# Summer Squash - What should I make?



## GB (Jul 28, 2006)

I just pulled in my first veggie from my garden. It is a beautiful yellow summer squash. I have a lot of ideas in my head, but I was wondering what you would make if you just had one summer squash to work with.


----------



## Gretchen (Jul 28, 2006)

Slice it lengthwise into strips, marinate in balsamic vinaigrette and grill. If it is just one, I am assuming it is a good size. Otherwise just dice it and eat on a green salad raw.


----------



## Chef_Jen (Jul 28, 2006)

Scoop out the middle fill with a savoury cous cous and bake!


----------



## cjs (Jul 28, 2006)

Well, I'd pray for a second one and do this -

CREAM OF YELLOW SQUASH AND MOREL MUSHROOM SOUP 

If you like the crookneck squash, this could become your favorite soup: If you don't have the morels, just work around it.

Serves 4
This is truly earthy soup. Hearty and colorful.

2/3 ounce morel mushrooms, dried
2 tablespoons butter
2 yellow squash, coarsely chopped
1/4 yellow onion, coarsely chopped
1 teaspoon fresh garlic, chopped
3 chicken bouillon cubes
1/4 teaspoon turmeric
1/4 teaspoon cumin
1/4 teaspoon dry mustard
1/4 teaspoon black pepper
1/2 cup heavy cream
1 tablespoon red bell peppers, small dice

Bring one cup of water to boil, add the mushrooms, cover and remove from the heat. Allow the mushrooms to soak for 45 minutes. Drain the softened mushrooms and reserve the liquid. Cut the mushrooms into 1/4" slices and rinse them under cold running water to remove any dirt particles.
Combine butter, squash, onion, garlic, bouillon cubes, spices, and 1 cup of water in a sauce pan and bring to a boil. Cover and reduce heat to a simmer for 20 minutes.
Pour cooked squash mixture into a blender and puree. The mixture will be thick. Add heavy cream and 1/4 cup of the reserved mushroom liquid (strained) to the mixture and blend.
Add the sliced mushrooms and the red peppers. ENJOY!!!


----------



## PA Baker (Jul 28, 2006)

All of the ideas so far sound good!  If it's one, I'd do the marinating and grilling thing--you can eat it on its own, top sandwiches, add to salads.  Or here's one of my favorite recipes.  I also have one for summer squahs pizza crust if you're interested as your harvest grows!

Zucchilattas

2 Tbsp butter
1 ½ lb sliced zucchini or yellow squash, or a combination of both
1 lb mushrooms, sliced
1 onion, sliced
1 ½ lb tomatoes, chopped
Salt and pepper to taste
1 ½ lb Monterey Jack cheese, shredded
10 (10”) flour tortillas


Preheat oven to 350F. Lightly grease a 9x13” baking dish.

Melt butter in a large skillet over medium heat.
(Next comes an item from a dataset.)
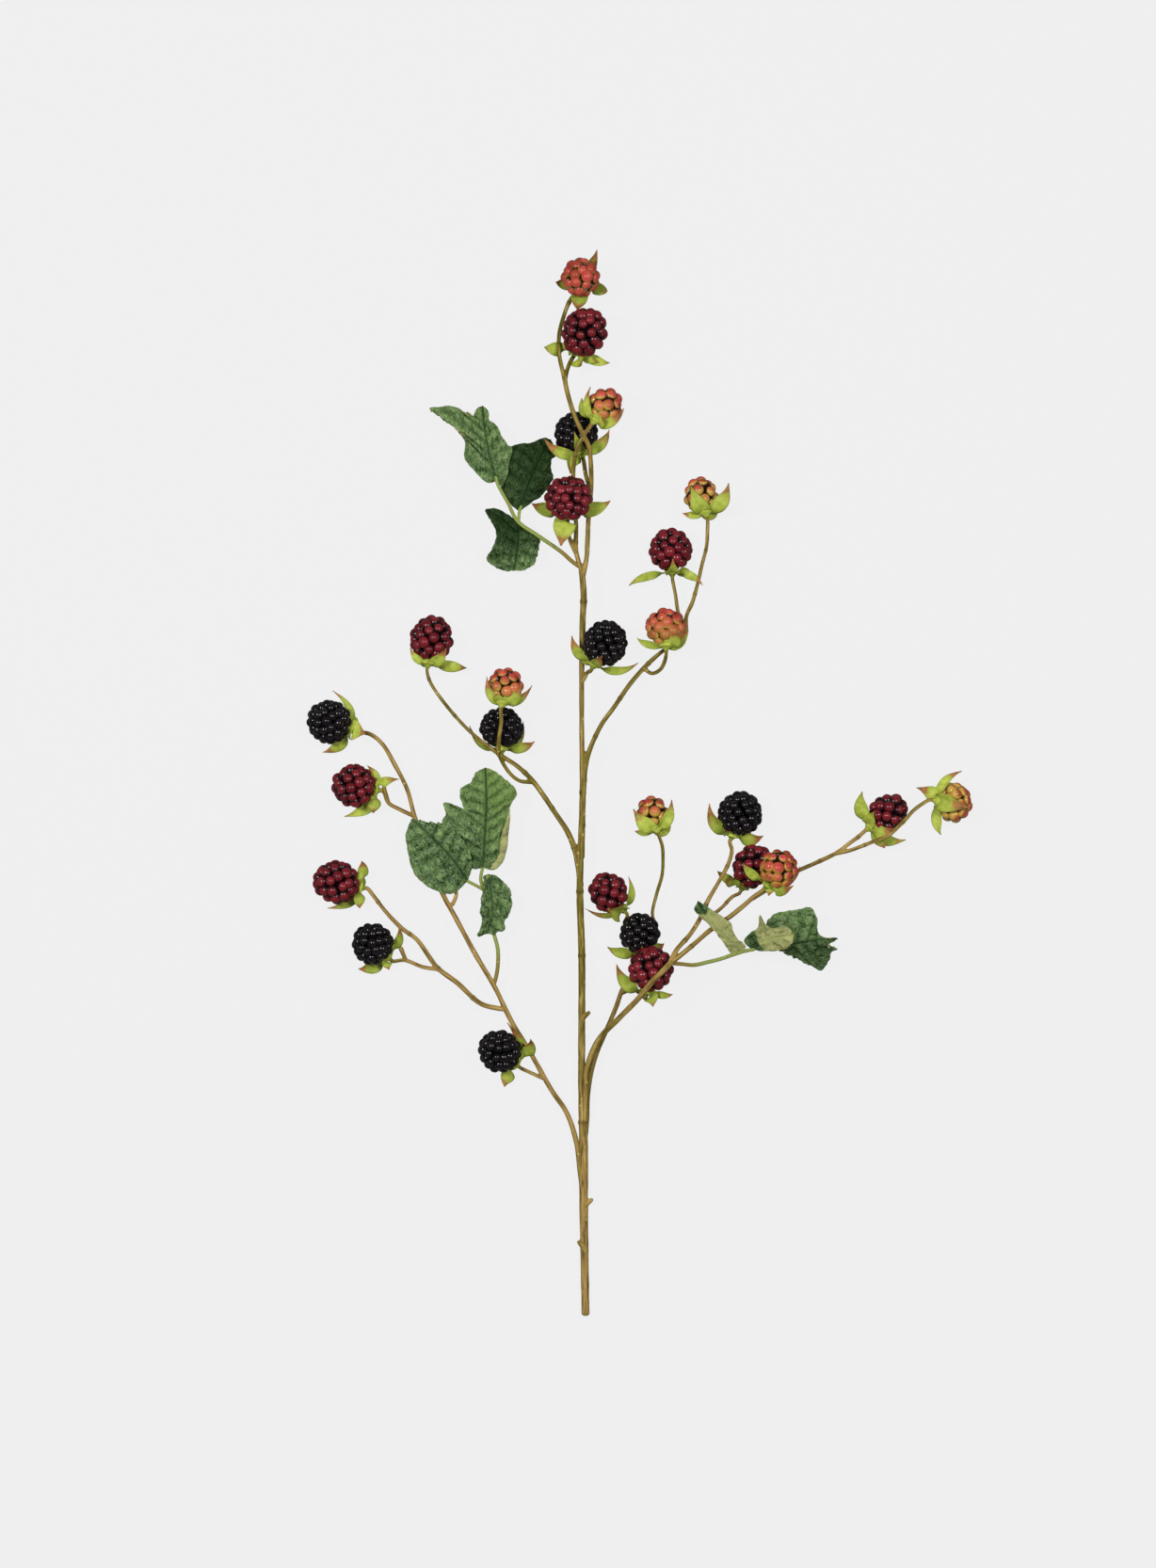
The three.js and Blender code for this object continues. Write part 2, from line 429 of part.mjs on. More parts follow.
// A closed geometry as a manifold solid.
function toSolid(geometry) {
  const bare = geometry.clone();
  bare.deleteAttribute("normal");
  bare.deleteAttribute("uv");
  const merged = mergeVertices(bare, 1e-4);
  return new wasm.Manifold(
    new wasm.Mesh({
      numProp: 3,
      vertProperties: merged.attributes.position.array,
      triVerts: new Uint32Array(merged.index.array),
    }),
  );
}

// A manifold solid as a geometry.
function toGeometry(solid) {
  const mesh = solid.getMesh();
  const geometry = new THREE.BufferGeometry();
  geometry.setAttribute("position", new THREE.BufferAttribute(new Float32Array(mesh.vertProperties), 3));
  geometry.setIndex(new THREE.BufferAttribute(new Uint32Array(mesh.triVerts), 1));
  geometry.computeVertexNormals();
  return geometry;
}

function joined(solids) {
  return solids.reduce((whole, solid) => whole.add(solid));
}

// A named piece with its own material.
function piece(name, solid, finish) {
  const mesh = new THREE.Mesh(toGeometry(solid), new THREE.MeshStandardMaterial({ ...finish, metalness: 0 }));
  mesh.name = name;
  return mesh;
}

// A stem along a route of [x, y, z, radius], `extra` wider all round.
function stem(route, extra = 0) {
  const places = route.map(([x, y, z]) => new THREE.Vector3(x, y, z));
  const curve = new THREE.CatmullRomCurve3(places, false, "centripetal");
  const steps = Math.max(2, Math.ceil(curve.getLength() / STEM_STEP));
  const section = new THREE.Shape(new THREE.EllipseCurve(0, 0, 1, 1).getPoints(STEM_SIDES).slice(0, -1));
  const tube = new THREE.ExtrudeGeometry(section, { steps, extrudePath: curve });
  const centres = curve.getSpacedPoints(steps);
  const radii = centres.map((centre) => radiusNear(centre, route) + extra);
  swell(tube.attributes.position, centres, radii);
  return toSolid(tube);
}

// The radius of a route at the place nearest to a point.
function radiusNear(point, route) {
  let best = { distance: Infinity, radius: 0 };
  for (let i = 0; i + 1 < route.length; i++) {
    const from = new THREE.Vector3(...route[i].slice(0, 3));
    const to = new THREE.Vector3(...route[i + 1].slice(0, 3));
    const share = new THREE.Line3(from, to).closestPointToPointParameter(point, true);
    const distance = from.clone().lerp(to, share).distanceTo(point);
    if (distance < best.distance) {
      best = { distance, radius: THREE.MathUtils.lerp(route[i][3], route[i + 1][3], share) };
    }
  }
  return best.radius;
}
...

Mix together the zucchini, mushrooms, onion, tomatoes, salt and pepper, and add to the skillet. Cook and stir until the vegetables are soft.

Warm the tortillas 2-3 minutes, until soft, in the preheated oven. Fill the warmed tortillas with zucchini mixture and Monterey Jack cheese, reserving some of both for toppings. Roll the filled tortillas and place them seam side down in the baking dish. Cover with the remaining zucchini mixture. Top with remaining cheese.

Bake in preheated oven 15 minutes or until the cheese is bubbly.
__________________


----------



## GB (Jul 28, 2006)

All great suggestions. Thanks guys. I am a bit burnt out on marinating and grilling as we do that weekly during the summer. 

I was thinking on sauteing in butter and garlic, but I have not dedcided for sure on that.

Jen that couscous bake sounds like a great one. That is a possibility.


----------



## Gretchen (Jul 28, 2006)

If grilling doesn't suit then chunk it up and stir fry with some onion and red bell pepper. Sprinkle with parm.


----------



## vyapti (Jul 28, 2006)

A couple of thoughts:

1)  Squash risotto the first day.  With the leftovers, form cakes around some cubed cheese and fry them.

2) I really like squash with italian sausage slices in a tomato sauce, especially poured over polenta.


----------



## southerncooker (Jul 28, 2006)

IF I just had one I'd split it in half and sprinkle with a little salt and pepper dot with butter and grill it.


----------



## bjcotton (Jul 28, 2006)

The first one I had, I sliced it, put it in a microwave safe bowl, dotted it with butter, a little salt and pepper and micro'd it for about 3 minutes and then ate it, all by myself..selfish, yes, but that's awright


----------



## BreezyCooking (Jul 28, 2006)

No one has asked the one important question - how large is it??

If it's the size you should normally pick them at (4"-6" tops), you'll need more than one for a meal, but can use virtually any summer squash recipe.

However, if you waited to pick it at 9" to 12", you really don't have much recourse but to halve & stuff it.


----------



## pdswife (Jul 28, 2006)

GB have you ever tried stuffing the squash flowers?
They are very very good.  I do it with zucchini and pumkin flowers
every year.


----------



## GB (Jul 28, 2006)

Breezy is it about 6 or 7 inches I would say. It is certainly not enough for a meal on it's own, but good for a side dish or a little snack.

pds I thought about doing that last year and got some recipes here, but I never made any of them. What do you stuff yours with?


----------



## ironchef (Jul 28, 2006)

You could thinly slice it and use it as alternating layers with pasta for a lasagna.


----------



## amber (Jul 28, 2006)

I just simply like it steamed or boiled, then add butter and cracked black pepper.


----------